### DATA SEGMENT ###
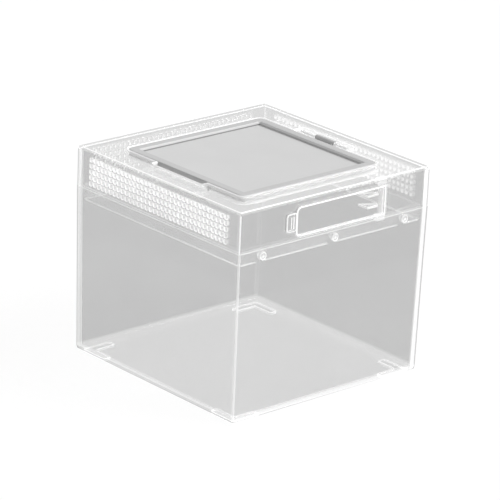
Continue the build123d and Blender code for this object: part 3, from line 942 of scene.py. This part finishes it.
def lid_ring():
    """The lid frame's section carried round: outside, rounded top, window wall, seat step and underside."""
    rows = [(LID_HALF, LID_CORNER, LID_LOW)]
    for a in np.linspace(0, math.pi / 2, 4):
        inset = LID_ROUND * (1 - math.cos(a))
        height = LID_TOP - LID_ROUND * (1 - math.sin(a))
        rows.append(((LID_HALF[0] - inset, LID_HALF[1] - inset), LID_CORNER - inset, height))
    for a in np.linspace(math.pi / 2, 0, 4):
        grow = LID_ROUND * (1 - math.cos(a))
        height = LID_TOP - LID_ROUND * (1 - math.sin(a))
        rows.append(((WINDOW_HALF[0] + grow, WINDOW_HALF[1] + grow), WINDOW_CORNER + grow, height))
    rows.append((WINDOW_HALF, WINDOW_CORNER, PANEL_TOP))
    rows.append((SEAT_HALF, SEAT_CORNER, PANEL_TOP))
    rows.append((SEAT_HALF, SEAT_CORNER, LID_LOW))
    loops = [lid_loop(half, radius, z) for half, radius, z in rows]
    faces = skin(len(loops), len(loops[0]), closed=True, inward=True)
    return np.concatenate(loops), faces.tolist()


points, faces = lid_ring()
put_piece("lid_rim", points, faces, frame_grey, "lid", None, ["lid_frame"])
sheet_x, sheet_y = SHEET_HALF
sheet = (rectangle(LID_MIDDLE - sheet_x, LID_MIDDLE + sheet_x, -sheet_y, sheet_y), [SHEET_CORNER] * 4)
points, faces, white = slab(sheet, [], PANEL_LOW + SHEET_GAP, PANEL_TOP - SHEET_GAP, rounding=0.15)
put_piece("lid_sheet", points, faces, panel_grey, "lid", None, ["lid_panel"])


# Feeding door


def door_tab():
    """The finger tab with its grip ribs, which stand up from its face."""
    face = (rectangle(DOOR_LEFT - TAB_LENGTH, DOOR_LEFT - JOINT_GAP, TAB_LOW, TAB_HIGH),
            [TAB_CORNER, SHARP_CORNER, SHARP_CORNER, TAB_CORNER])
    points, faces, white = slab(face, [], JOINT_GAP - WALL, 0.0, rounding=0.35,
                                edge=dict(band=0.6, side=0.1, under=0.4, over=0.75))
    for x in RIB_PLACES:
        corners = rectangle(x - RIB_HALF, x + RIB_HALF, TAB_LOW + TAB_CORNER, TAB_HIGH - TAB_CORNER)
        rib = (corners, [RIB_CORNER] * 4)
        rib_points, rib_faces, _ = slab(rib, [], RIB_FOOT, RIB_TOP, rounding=0.12, edge=dict(fade=0.1))
        faces = faces + [[i + len(points) for i in face] for face in rib_faces]
        points = np.concatenate([points, rib_points])
        white = np.concatenate([white, np.full(len(rib_points), 0.7)])
    return upright_front(points, -UPPER_HALF), faces, white


# The door's, tab's and arms' edge whiteness is painted highlight
leaf = (doorway(0.0, DOOR_END)[0][:4], [DOOR_CORNER, SHARP_CORNER, SHARP_CORNER, DOOR_CORNER])
points, faces, white = slab(leaf, [], JOINT_GAP - WALL, 0.0, rounding=0.35,
                            edge=dict(band=0.8, side=0.1, under=0.5))
put_piece("door_leaf", upright_front(points, -UPPER_HALF), faces, door_clear, "feeding_door",
          white, ["door_panel"])
points, faces, white = door_tab()
put_piece("door_tab", points, faces, door_clear, "feeding_door", white, ["door_finger_tab"])
for arm_name, level in ARM_LEVELS.items():
    arm = (ARM_CORNERS, ARM_RADII)
    points, faces, white = slab(arm, [], level - ARM_HALF, level + ARM_HALF, rounding=0.3,
                                edge=dict(band=0.7, side=1.0))
    put_piece(f"door_{arm_name}_arm", points, faces, pin_clear, "feeding_door", white,
              [f"door_arm_{arm_name}"])


# The model's own pieces that stay as they are and get a finish
finishes = {
    "locating_skirt": skirt_clear,
    "lid_well": well_clear,
    "finger_pocket": well_clear,
    "lid_hinge_lug_front": fittings,
    "lid_hinge_lug_rear": fittings,
    "door_socket_lower": socket_clear,
    "door_socket_upper": socket_clear,
    "door_hinge_pin": fittings,
    "door_hinge_barrel": fittings,
    "lid_hinge_pin": pin_grey,
    "panel_clamp_ring": frame_grey,
    "lid_hinge_barrel": frame_grey,
}
for node, material in finishes.items():
    for material_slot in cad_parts[node].material_slots:
        material_slot.material = material


# Stage and light


def seen_rays(n):
    """1 for rays that the camera sends, also by way of a gloss or a clear part, and 0 for the others."""
    path = n.add("ShaderNodeLightPath").outputs
    onward = n.math("MAXIMUM", path["Is Glossy Ray"], path["Is Transmission Ray"])
    return n.math("MAXIMUM", path["Is Camera Ray"], onward)


def white_floor():
    """A white floor, mostly of its own brightness where it is seen, that keeps a soft shadow."""
    floor_reach = 6.0
    own_share = 0.93
    own_brightness = 1.02
    reflectance = 0.96
    corners = [(x, y, 0.0) for x, y in rectangle(-floor_reach, floor_reach, -floor_reach, floor_reach)]
    mesh = bpy.data.meshes.new("floor")
    mesh.from_pydata(corners, [], [(0, 1, 2, 3)])
    n = Nodes(bpy.data.materials.new("white_floor"))
    diffuse = n.add("ShaderNodeBsdfDiffuse", None, Color=even(reflectance)).outputs[0]
    glow = n.add("ShaderNodeEmission", None, Color=WHITE, Strength=own_brightness).outputs[0]
    floor_mix = n.mix(n.math("MULTIPLY", seen_rays(n), own_share), diffuse, glow)
    n.tree.links.new(floor_mix, n.tree.nodes["Material Output"].inputs[0])
    mesh.materials.append(n.owner)
    floor = bpy.data.objects.new("floor", mesh)
    bpy.context.scene.collection.objects.link(floor)


def white_room():
    """An even white room that is brighter to the eye than to the surfaces."""
    room_light = 0.42
    room_seen = 1.0
    world = bpy.data.worlds.new("studio")
    bpy.context.scene.world = world
    n = Nodes(world)
    background = n.tree.nodes["Background"]
    n.feed(background, "Color", WHITE)
    n.feed(background, "Strength", n.span(seen_rays(n), 0.0, 1.0, room_light, room_seen))


def soft_lamp():
    """One soft lamp from the right and the front."""
    towards_lamp = Vector((0.7, -0.8, 1.0))
    lamp = bpy.data.lights.new("soft_lamp", "SUN")
    lamp.energy = 2.35
    lamp.angle = math.radians(25)
    lamp_object = bpy.data.objects.new("soft_lamp", lamp)
    bpy.context.scene.collection.objects.link(lamp_object)
    lamp_object.rotation_euler = towards_lamp.to_track_quat("Z", "Y").to_euler()


white_floor()
white_room()
soft_lamp()


# Camera


def photo_camera():
    """The camera at the photograph's place, looking at the sight point from a distance in metres.

    Azimuth, elevation and roll are in radians. The nudge moves the camera up and to the left by its length.
    """
    azimuth = 0.7313
    elevation = 0.3487
    roll = 0.0428
    distance = 2.757235
    sight = Vector((22.504, 23.879, 84.0)) * MM
    nudge = 0.408 * MM
    flat = math.cos(elevation)
    look = Vector((math.sin(azimuth) * flat, math.cos(azimuth) * flat, -math.sin(elevation)))
    level_right = Vector((math.cos(azimuth), -math.sin(azimuth), 0))
    level_up = level_right.cross(look)
    right = level_right * math.cos(roll) + level_up * math.sin(roll)
    up = level_up * math.cos(roll) - level_right * math.sin(roll)
    place = sight - look * distance + (up - right) * nudge
    camera_data = bpy.data.cameras.new("camera")
    camera_data.sensor_width = 36.0
    camera_data.lens = 243.2
    camera = bpy.data.objects.new("camera", camera_data)
    bpy.context.scene.collection.objects.link(camera)
    camera.matrix_world = Matrix((
        (right.x, up.x, -look.x, place.x),
        (right.y, up.y, -look.y, place.y),
        (right.z, up.z, -look.z, place.z),
        (0, 0, 0, 1),
    ))
    return camera


bpy.context.scene.camera = photo_camera()
bpy.context.scene.view_settings.view_transform = "Standard"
###
→ **WRITTEN INSTRUCTION**
Starting at the first line of the material above, reproduce each line exactly up to and including the line with "# Feeding door".

→ **RESULT FOR THIS EXERCISE**
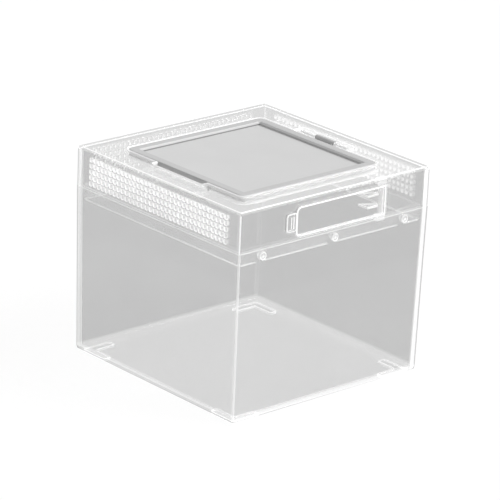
Continue the build123d and Blender code for this object: part 3, from line 942 of scene.py. This part finishes it.
def lid_ring():
    """The lid frame's section carried round: outside, rounded top, window wall, seat step and underside."""
    rows = [(LID_HALF, LID_CORNER, LID_LOW)]
    for a in np.linspace(0, math.pi / 2, 4):
        inset = LID_ROUND * (1 - math.cos(a))
        height = LID_TOP - LID_ROUND * (1 - math.sin(a))
        rows.append(((LID_HALF[0] - inset, LID_HALF[1] - inset), LID_CORNER - inset, height))
    for a in np.linspace(math.pi / 2, 0, 4):
        grow = LID_ROUND * (1 - math.cos(a))
        height = LID_TOP - LID_ROUND * (1 - math.sin(a))
        rows.append(((WINDOW_HALF[0] + grow, WINDOW_HALF[1] + grow), WINDOW_CORNER + grow, height))
    rows.append((WINDOW_HALF, WINDOW_CORNER, PANEL_TOP))
    rows.append((SEAT_HALF, SEAT_CORNER, PANEL_TOP))
    rows.append((SEAT_HALF, SEAT_CORNER, LID_LOW))
    loops = [lid_loop(half, radius, z) for half, radius, z in rows]
    faces = skin(len(loops), len(loops[0]), closed=True, inward=True)
    return np.concatenate(loops), faces.tolist()


points, faces = lid_ring()
put_piece("lid_rim", points, faces, frame_grey, "lid", None, ["lid_frame"])
sheet_x, sheet_y = SHEET_HALF
sheet = (rectangle(LID_MIDDLE - sheet_x, LID_MIDDLE + sheet_x, -sheet_y, sheet_y), [SHEET_CORNER] * 4)
points, faces, white = slab(sheet, [], PANEL_LOW + SHEET_GAP, PANEL_TOP - SHEET_GAP, rounding=0.15)
put_piece("lid_sheet", points, faces, panel_grey, "lid", None, ["lid_panel"])


# Feeding door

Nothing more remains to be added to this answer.